With this new arrangement, I genuinely don’t know if I’ll be able to trust future WB Games releases. Pre-ordering? Absolutely out of the question. Supporting experimental titles? I doubt we’ll even see any. I’m not boycotting just to make a statement – it’s just that, based on years in this hobby and the wounds I’ve collected from trusting publisher promises, I don’t see the point in investing my time (or money) into corporate-first products. I’d rather back games where I can still feel the developer’s heart beating underneath.

Maybe I’ll replay Arkham City yet again, or keep praying for a true return to form for Mortal Kombat. But unless something changes, I can’t see myself caring about whatever sterile, cost-optimized “blockbuster” Zaslav’s team tries to push next.

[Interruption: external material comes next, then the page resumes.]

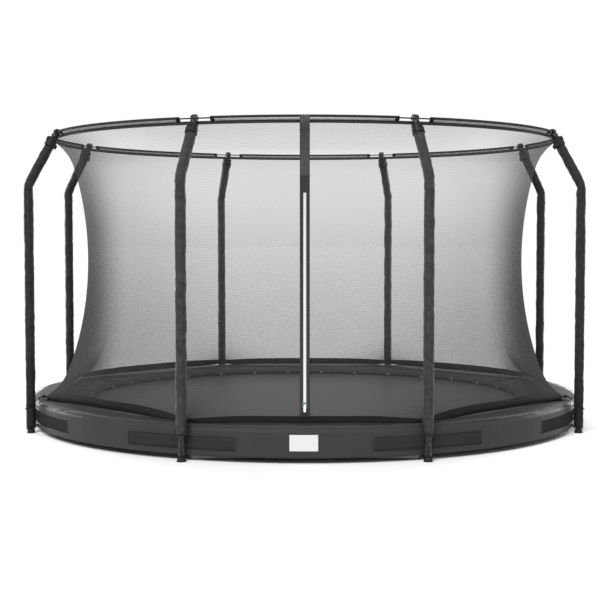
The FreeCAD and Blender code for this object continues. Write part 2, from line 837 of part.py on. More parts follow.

What Should Gamers Like Us Actually Do?

The best thing we can do is sharpen our senses. Don’t buy into PR hype just because the logo’s familiar. Support the games – and studios – that still make us feel something. Watch carefully for signs of real passion versus hollow franchise pumping. And when WB Games actually delivers (if ever), reward the actual developers, not the boardroom overlords. We’ve seen this cycle before. It almost never ends with more great games for the players who made these franchises matter in the first place.

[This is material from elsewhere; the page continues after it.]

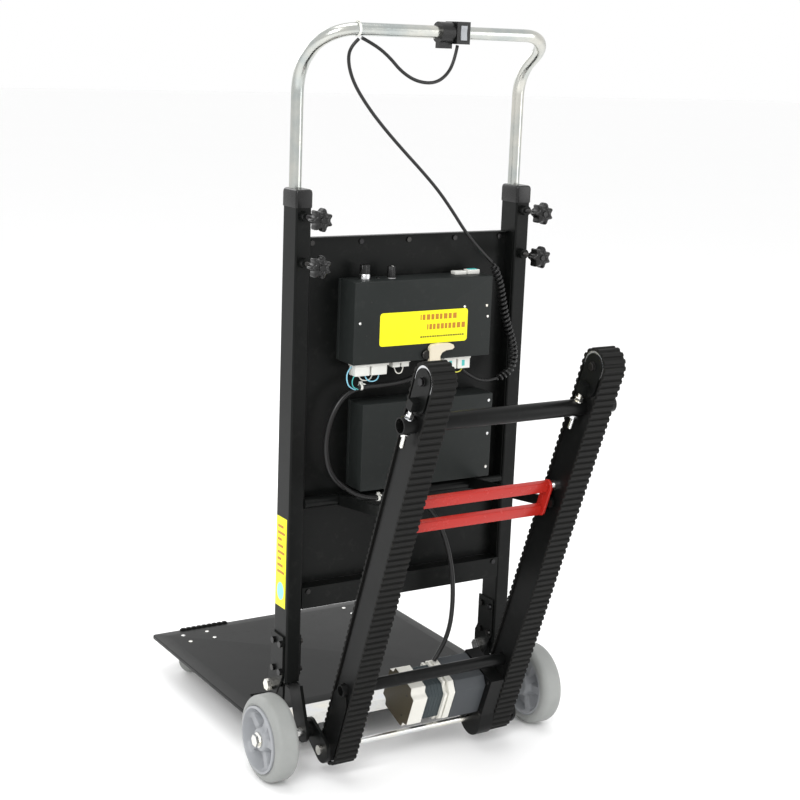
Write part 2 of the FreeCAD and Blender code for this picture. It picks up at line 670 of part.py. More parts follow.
write("idler_left", leaned(pulley(CRAWLER_X, HEAD_U, SHAFT_R + RUN)))
write("idler_right", leaned(pulley(-CRAWLER_X, HEAD_U, SHAFT_R + RUN)))
write("drive_pulleys", [leaned(pulley(x, 0, SHAFT_R + 0.03)) for x in (CRAWLER_X, -CRAWLER_X)])
shaft = rod_x(-211, 211, 0, 0, SHAFT_R)
for side in (-1, 1):
    low = min(side * 209.4, side * 215)
    shaft = shaft.fuse(rod_x(low, low + 5.6, 0, 0, 9))
write("drive_shaft", leaned(shaft.removeSplitter()))


def eight_sided(x0, x1, side, cut):
    """A square body with cut corners about the motor's axis."""
    h = side / 2
    c = h - cut
    outline = [(-h, -c), (-c, -h), (c, -h), (h, -c), (h, c), (c, h), (-c, h), (-h, c)]
    return plate_x([(MOTOR_V + v, MOTOR_U + u) for v, u in outline], x0, x1)


bell = eight_sided(11, 43, MOTOR_SIDE - 2, 20)
stator = eight_sided(-27, 11, MOTOR_SIDE - 12, 17)
flange = eight_sided(-50, -27, MOTOR_SIDE, 20)
groove = eight_sided(-36, -33, MOTOR_SIDE + 2, 20).cut(eight_sided(-36, -33, MOTOR_SIDE - 12, 17))
hollow = rod_x(-12, 12, MOTOR_V, MOTOR_U, 26)
write("motor", leaned(fuse(bell, stator, flange).cut(groove).cut(hollow)))
gearbox = eight_sided(-118, -50.05, MOTOR_SIDE, 18)
gearbox = gearbox.cut(rod_x(-112, -56, MOTOR_V, MOTOR_U, 30))
write("gearbox", leaned(gearbox))

lobe = link_x((0, 0), (MOTOR_V + 11, MOTOR_U), 35, 38, -148.1, -118.05)
deck = plate_x([(-68, 20), (29, 20), (29, 112), (-68, 112)], -148.1, -118.05)
gear_case = lobe.fuse(deck)
gear_case = gear_case.cut(rod_x(-151, -117, 0, 0, SHAFT_R + RUN))
gear_case = gear_case.cut(link_x((0, 0), (MOTOR_V + 11, MOTOR_U), 27, 30, -146, -122))
write("gear_case", leaned(gear_case.removeSplitter()))

# release lever: two bars, two end plates and the studs under the stay's arms
lever = []
for u in LEVER_U:
    bar = box(-134, 134, LEVER_V - 6, LEVER_V + 6, u - 10, u + 10)
    core = box(-130, 130, LEVER_V - 4, LEVER_V + 4, u - 8, u + 8)
    lever.append(bar.cut(core))
for side in (-1, 1):
    low = min(side * 133.9, side * 139)
    ends = link_x((LEVER_V, LEVER_U[1]), (LEVER_V, LEVER_U[0]), 12, 12, low, low + 5.1)
    ends = ends.cut(rod_x(low - 1, low + 7, LEVER_V, LEVER_U[0], 5 + RUN))
    lever.append(ends)
    low = min(side * 138.9, side * 150)
    lever.append(rod_x(low, low + 11.1, LEVER_V, LEVER_U[1], 4))
lever = fuse(*lever)
for side in (-1, 1):
    low = min(side * 134.2, side * 140)
    lever = lever.cut(rod_x(low, low + 5.8, LEVER_V, LEVER_U[0], 5 + RUN))
write("release_lever", leaned(lever))


# stay: a sleeve on the rod, two arms and a cross strip, drawn level and turned
def stay():
    sleeve = tube_x(-140, 140, 0, 0, 10.5, 7 + RUN)
    arm = link_x((0, 0), (STAY_LENGTH, 0), 10.5, 9, STAY_X, STAY_X + 5)
    arm = arm.cut(rod_x(STAY_X - 1, STAY_X + 6, 0, 0, 7 + RUN))
    weld = tube_x(139, STAY_X + 0.5, 0, 0, 10.4, 7 + RUN)
    strip = box(-STAY_X - 0.2, STAY_X + 0.2, 127, 132, -10, 8)
    shape = fuse(sleeve, arm, mirror(arm), weld, mirror(weld), strip)
    shape.rotate(V(0, 0, 0), V(1, 0, 0), STAY_ANGLE)
    shape.translate(V(0, STAY_Y, STAY_Z))
    return shape


write("stay", stay())

# --------------------------------------------------------------------- cords
HARNESS = [
    (-25, 10, 757), (-12, 12, 730), (22, 13, 717), (70, 14, 714), (116, 14, 715),
    (150, 13, 702), (173, 12, 668), (183, 11, 624), (180, 11, 582), (167, 11, 552),
    (145, 13, 531), (117, 16, 514), (85, 20, 506), (50, 22, 504), (12, 24, 505),
]
MOTOR_CABLE = [
    (8, 25, 504), (-14, 32, 494), (-32, 46, 470), (-48, 56, 434), (-62, 60, 390),
    (-72, 60, 342), (-75, 60, 292), (-71, 60, 244), (-56, 60, 206), (-37, 60, 181),
]
CORD_LOOP = [
    (166, 64, 1327), (139, 67, 1315), (112, 68, 1296), (88, 68, 1273), (57, 68, 1257),
    (20, 66, 1254), (-8, 62, 1268), (-24, 60, 1293), (-29, 60, 1320),
]
CORD_RUN = [
    (171, 64, 1325), (186, 60, 1311), (186, 56, 1284), (172, 54, 1250), (142, 52, 1212),
    (108, 50, 1177), (66, 47, 1139), (22, 44, 1101), (-16, 41, 1066), (-50, 38, 1028),
    (-82, 34, 990), (-116, 30, 958), (-148, 27, 932),
]
CORD_COIL = [
    (-150, 27, 930), (-166, 26, 903), (-176, 25, 868), (-184, 25, 834), (-196, 25, 802),
    (-208, 25, 772), (-212, 25, 742), (-199, 25, 717), (-172, 24, 710),
]
CORD_TAIL = [(-171, 24, 710), (-148, 22, 707), (-122, 20, 714), (-100, 18, 731)]
write("harness", cord("harness", HARNESS, 10))
write("motor_cable", cord("motor_cable", MOTOR_CABLE, 9))
write("cord_loop", cord("cord_loop", CORD_LOOP, 6))
write("cord_run", cord("cord_run", CORD_RUN, 6))
write("cord_coil", [cord("cord_coil", CORD_COIL, 17), cord("cord_tail", CORD_TAIL, 6)])
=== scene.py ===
# %% [markdown]
# # A powered stair-climbing hand truck
# A tall frame of rectangular tube, a bent handle that slides in it, a folding toe plate, and two
# leaning belt crawlers with a motor between them.  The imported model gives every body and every
# fixed size; this lesson puts smooth, detailed surfaces and finishes on it.

# %% The frame
import json
import math

import bmesh
import bpy
import numpy as np
from mathutils import Matrix


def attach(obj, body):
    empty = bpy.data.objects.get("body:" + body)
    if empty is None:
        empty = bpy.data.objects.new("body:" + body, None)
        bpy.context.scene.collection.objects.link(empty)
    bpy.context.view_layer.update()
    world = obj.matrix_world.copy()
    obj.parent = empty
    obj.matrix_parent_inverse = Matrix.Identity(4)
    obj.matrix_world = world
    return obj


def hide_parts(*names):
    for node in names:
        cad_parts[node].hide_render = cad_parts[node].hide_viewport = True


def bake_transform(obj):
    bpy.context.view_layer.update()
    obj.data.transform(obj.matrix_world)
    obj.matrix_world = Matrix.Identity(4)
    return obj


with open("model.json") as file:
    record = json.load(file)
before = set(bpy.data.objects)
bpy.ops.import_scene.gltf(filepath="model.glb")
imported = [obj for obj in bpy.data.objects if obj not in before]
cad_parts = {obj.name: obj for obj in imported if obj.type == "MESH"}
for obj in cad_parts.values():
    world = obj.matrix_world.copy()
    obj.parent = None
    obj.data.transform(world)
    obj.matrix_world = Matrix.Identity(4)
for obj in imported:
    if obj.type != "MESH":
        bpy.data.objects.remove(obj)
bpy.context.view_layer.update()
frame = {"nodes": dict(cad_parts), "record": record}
nodes = frame["nodes"]

# %% [markdown]
# ## Where things are
# All sizes below are in millimetres from the floor, the middle plane and the uprights' rear face.
# One function turns them into the model's own metres, and a second one does the same for pieces
# of the crawlers, which are easier to describe upright (x, to the rear, along the rail) and then
# leaned back about the drive shaft.

# %% Two placing functions
REAR_FACE = 87.2
PIVOT = np.array([0.0, 72.8, 56.7])
LEAN = math.radians(20)
CRAWLER_X = 171.4
HEAD = 787.5


def row(points):
    """Millimetres from the rear face -> metres in the model's frame."""
    return (np.asarray(points, float) + (0, REAR_FACE, 0)) / 1000


def leaned(points):
    """(x, v, u) drawn upright on the shaft -> millimetres from the rear face."""
    x, v, u = np.moveaxis(np.asarray(points, float), -1, 0)
    c, s = math.cos(LEAN), math.sin(LEAN)
    return np.stack([x, PIVOT[1] + v * c + u * s, PIVOT[2] - v * s + u * c], -1)


# %% [markdown]
# ## Camera
# A long lens from the operator's left, a little above the handle's middle, turned by a small roll.

# %% Camera
EYE = row([1557.4, 2463.5, 1333.0])
AZIMUTH, ELEVATION, ROLL = (math.radians(a) for a in (148.08, 12.68, 2.23))


def aim():
    """The camera's right, up and back directions from azimuth, elevation and roll."""
    ca, sa, ce, se = math.cos(AZIMUTH), math.sin(AZIMUTH), math.cos(ELEVATION), math.sin(ELEVATION)
    back = np.array([sa * ce, -ca * ce, se])
    right = np.array([ca, sa, 0.0])
    up = np.cross(back, right)
    cr, sr = math.cos(ROLL), math.sin(ROLL)
    return right * cr + up * sr, up * cr - right * sr, back


scene = bpy.context.scene
camera = bpy.data.objects.new("camera", bpy.data.cameras.new("camera"))
scene.collection.objects.link(camera)
matrix = np.eye(4)
matrix[:3, 0], matrix[:3, 1], matrix[:3, 2] = aim()
matrix[:3, 3] = EYE
camera.matrix_world = Matrix(matrix.tolist())
camera.data.lens = 72.86
camera.data.sensor_width = 36
camera.data.clip_start = 0.05
camera.data.clip_end = 60
scene.camera = camera

# %% [markdown]
# ## Shader maths as plain expressions
# A socket wrapped in a small class can be added, multiplied and subtracted like a number, and a
# finish is then a few lines of arithmetic.


# %% Sockets that can be added and multiplied
class Socket:
    """An output socket; + - * make Math nodes."""

    def __init__(self, finish, out):
        self.finish = finish
        self.out = out

    def math(self, operation, other, swap=False):
        values = {0: other, 1: self} if swap else {0: self, 1: other}
        return self.finish.add("ShaderNodeMath", {"operation": operation}, values)

    def __add__(self, other):
        return self.math("ADD", other)

    def __radd__(self, other):
        return self.math("ADD", other, True)

    def __sub__(self, other):
        return self.math("SUBTRACT", other)

    def __rsub__(self, other):
        return self.math("SUBTRACT", other, True)

    def __mul__(self, other):
        return self.math("MULTIPLY", other)

    def __rmul__(self, other):
        return self.math("MULTIPLY", other, True)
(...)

TL;DR – Zaslav’s Takeover Is a Wake-Up Call for Gamers Who Care About Real Innovation

I’ve loved the worlds WB Games has helped create. But putting its fate in the hands of a guy like Zaslav – whose track record is about squeezing the soul out for short-term gain – is the surest way to kill future classics before they’re even pitched. Maybe Hogwarts Legacy 2 and a new Batman save the division for a few more years. But from where I’m sitting, unless WB Games finds the courage to let creators lead again, we’re looking at a once-great publisher with an empty future. Gamers like us deserve better. And we need to start demanding it before it’s too late.